Barone laid the bulk of the blame at Hurricane Katrina's feet, saying that it swept the Social Security privatization plan off the table. The televised images of the storm's aftermath left an indelible mark on perceptions of the U.S. government's competence: "I think if someone had told us that we'd see the destruction and loss of a major American city, most have us would have assumed it would be from an act of terrorism, not a Category 3 hurricane."
Later, he said that Bush was getting a "bum rap" on Katrina, getting unfairly blamed for the levees' failure and New Orleans officials' mistakes. He compared Katrina to the many hurricanes suffered by Florida, which has a "highly competent governor, Jeb Bush…unfortunately Louisiana isn't Florida."
Kinsley argued that all presidents got elected on campaign promises that they cannot fulfill, and that Bush was especially guilty of "free lunch" thinking — starting wars in which no sacrifice was required except on the part of soldiers and their families, and cutting taxes while increasing expenditures, creating huge deficits.
Polsby suggested with a straight face that the problems Bush was experiencing were because he had run as a wartime president, "and the war that this president is making is on the facts." After the laughter subsided, he went on to say that Bush was not unusual as a president in not respecting the facts. Richard Nixon, he noted, had fired his science advisers when they didn't tell him what he wanted to hear, but Bush was different in that he "respects even fewer facts" than any previous president. "What's causing the poll numbers, I would argue, is earned incompetence."
Saddam vs. Bush smackdown
Then this dinner party started either to degenerate or get really interesting, depending on one's point of view. Michael Kinsley referred to George H.W. Bush as "George the First," and said he was an "über-preppie" who believed in lying as long as it was part of a game, such as a campaign race. Afterward, everyone was supposed to realize that the Willie Horton gambit (using a convicted rapist to imply that his Democratic opponent was soft on crime) had just been all in the spirit of the game. His son, however, "lies more casually — he doesn't even consider what reality is before he decides what to say it is." (To be fair, Kinsley also said Bill Clinton raised lying to the "level of performance art.")

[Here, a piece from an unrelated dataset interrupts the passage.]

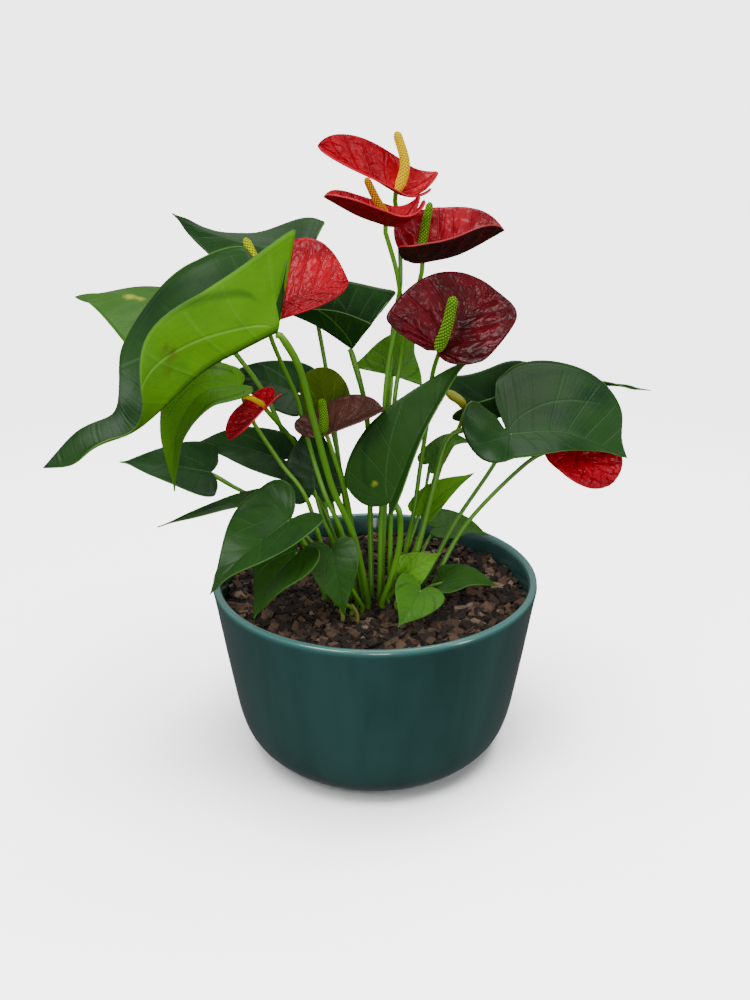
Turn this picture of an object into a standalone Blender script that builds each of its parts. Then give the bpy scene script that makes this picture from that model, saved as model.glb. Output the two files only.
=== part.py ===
"""A flamingo flower (anthurium) in a round glazed pot, at its real size. Tables are in millimetres, +Z up."""

import math

import bmesh
import bpy
import numpy as np
from mathutils import Vector

MM = 0.001

# Pot and soil
POT_SIDE = ((66, 0), (73, 3), (80, 8), (87, 17), (91.5, 30), (95, 50), (99, 76), (103, 104))
POT_LIP = ((105, 117), (104.5, 119.2), (102.8, 120), (100.6, 119.2), (99.4, 117))
WALL = 6.0
FLOOR_RADIUS = 64.0
SOIL_TOP = 106.0
SOIL_SHOULDER = 4.0
CRUMB_HEIGHT = 0.65
CRUMB_WAVES = ((0.31, 1.7, 0.23), (0.37, 1.3, 0.19))
FIT_GAP = 0.3
POT_STEPS = 40
SOIL_RINGS = 9
TURN_WELD = 1e-5
HOLE_SIDES = 8

# Stems
CROWN = (2.0, -20.0)
FOOT_DEPTH = 20.0
FOOT_SPACING = 7.35
FOOT_REACH = 0.62
COLLAR = 3.0
STEM_POINTS = 8
STEM_SWELL = 1.05
STEM_TAPER = 0.9
PUSH_ROUNDS = 300

# Blades
LEAF_THICK = 0.8
SPATHE_THICK = 0.9
NECK = 3.0
SEAT_GAP = 0.35
PEDUNCLE = 1.5

# Spadix: its facets, its girth from foot to tip and how far its florets stand out
SPADIX_SIDES = 10
SPADIX_RINGS = 13
SPADIX_NECK = 3.0
SPADIX_FOOT = 0.35
SPADIX_WIDENING = 2.4
SPADIX_TAPER = 0.25
SPADIX_FOOT_RADIUS = 0.8
FLORET_HIGH = 1.1
FLORET_LOW = 0.94

# Leaf outline from the back of a lobe to the tip: along the midrib, in lengths (behind the base, in lobe
# lengths), and across it, in half widths
POINTED = (
    (-0.86, 0.30), (-1.0, 0.50), (-0.86, 0.76), (-0.42, 0.95), (0.10, 1.0), (0.27, 0.92), (0.44, 0.74),
    (0.60, 0.51), (0.74, 0.30), (0.86, 0.13), (0.94, 0.045), (1.0, 0.0),
)
ROUND = (
    (-0.80, 0.14), (-1.0, 0.42), (-0.88, 0.74), (-0.42, 0.95), (0.12, 1.0), (0.36, 0.99), (0.57, 0.92),
    (0.74, 0.78), (0.87, 0.58), (0.95, 0.36), (0.99, 0.14), (1.0, 0.0),
)
# One half with a full round lobe, which closes the notch, and one with a lobe that is cut off square
LOBED = (
    (-0.25, -0.62), (-0.80, -0.78), (-1.06, 0.18), (-0.60, 0.92), (0.10, 1.0), (0.27, 0.92), (0.44, 0.74),
    (0.60, 0.51), (0.74, 0.30), (0.86, 0.13), (0.94, 0.045), (1.0, 0.0),
)
SQUARED = (
    (-0.90, 0.25), (-1.0, 0.55), (-0.98, 0.92), (-0.50, 0.98), (0.10, 1.0), (0.27, 0.92), (0.44, 0.74),
    (0.60, 0.51), (0.74, 0.30), (0.86, 0.13), (0.94, 0.045), (1.0, 0.0),
)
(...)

In response to a question about the Iraq war's effect on Bush's poll numbers, Barone — clearly irritated by the previous comments — asserted that Bush had not lied about the intelligence indicating Saddam Hussein had weapons of mass destruction. "I don't think any responsible president of the United States could have assumed he didn't have WMD," he argued, before asserting that "Saddam was killing a lot more people every day than we are now."
Kinsley took the bait, arguing the U.S. is not only torturing suspects but funding and supporting Iraqis to do so. Polsby piled on with, "If the question of the evening is who's a worse guy, Saddam Hussein or George Bush, I guess I have to say Saddam."
Hook, the perfect dinner party guest, rescued the discussion. Whether or not the Iraqi people are better off as a result of the war, or whether it was a war of choice or necessity, "Bush has not persuaded the American people, and he's lost his 'amen chorus' of Republicans," she said.
Bush had succeeded in a few things that would seem to give the lie to the lame-duck idea, Polsby pointed out, such as "appointing two far-right guys" to the Supreme Court.
"I can think of people who are farther right," joked Barone.
"Yes, and they work at our law school," cracked Polsby, without naming names.
When Barone suggested that Harriet Miers would have been a more moderate choice than Roberts or Alito, but "Democrats did not come to her defense," Polsby's jaw dropped. He said that when a president nominates someone with the quality of Harriet Miers to sit for life on the Supreme Court, it showed he was either very foolish or wasn't taking the whole thing seriously. "I hear we're about to lose another secretary of the treasury. Maybe Bush will nominate his personal income-tax accountant," Polsby cracked.
The tension grew even thicker when the subject of the Valerie Plame affair came up in response to a question from the audience. (Quick refresher: White House aide Scooter Libby leaked the identity of CIA agent Plame to discredit her husband, former diplomat Joseph Wilson, who was not playing along with the administration's case for taking America to war against Saddam Hussein. Libby recently testified that Vice President Dick Cheney told him Bush authorized the disclosure.) Barone argued that Bush was permitted under law to disclose classified information if he chose, and Libby doing so at his bidding was not considered a leak. Especially since "he was putting out accurate information about a man [former ambassador Joseph Wilson] who was a liar," Barone said.
"He was orchestrating a smear campaign!" retorted Polsby.
"Wilson's stuff was lies!" Barone jeered, referring to Wilson's op-ed that Saddam had not tried to buy nuclear bomb-making material from Niger.
The crowd started booing and catcalling, and while Rarick had trouble shifting the discussion onto a new track — Iran — he managed. (None of the panelists believe the U.S. is about to invade.) By the time he read the preamble to a question submitted by the audience — "Only in Berkeley could you assemble such a biased left-wing panel, with not a single positive thing to say about President Bush…" — the audience was ready to laugh again.
The question was, Why do Americans still think the economy is in the toilet, even when the economic indicators are positive? A somewhat civilized discussion ensued, with the consensus being that Americans embrace or discredit whichever "facts" fit their political bias — a recurring theme of the evening.
The final question asked who the presidential candidates were likely to be in 2008. Hook smiled and demurred, quoting someone earlier in the day who'd said, "It's utterly unknowable; I'd be a fool to answer that."
Only Barone was willing to risk a guess. "If I had to bet $1,000 right now, I'd say John McCain versus Hillary Clinton."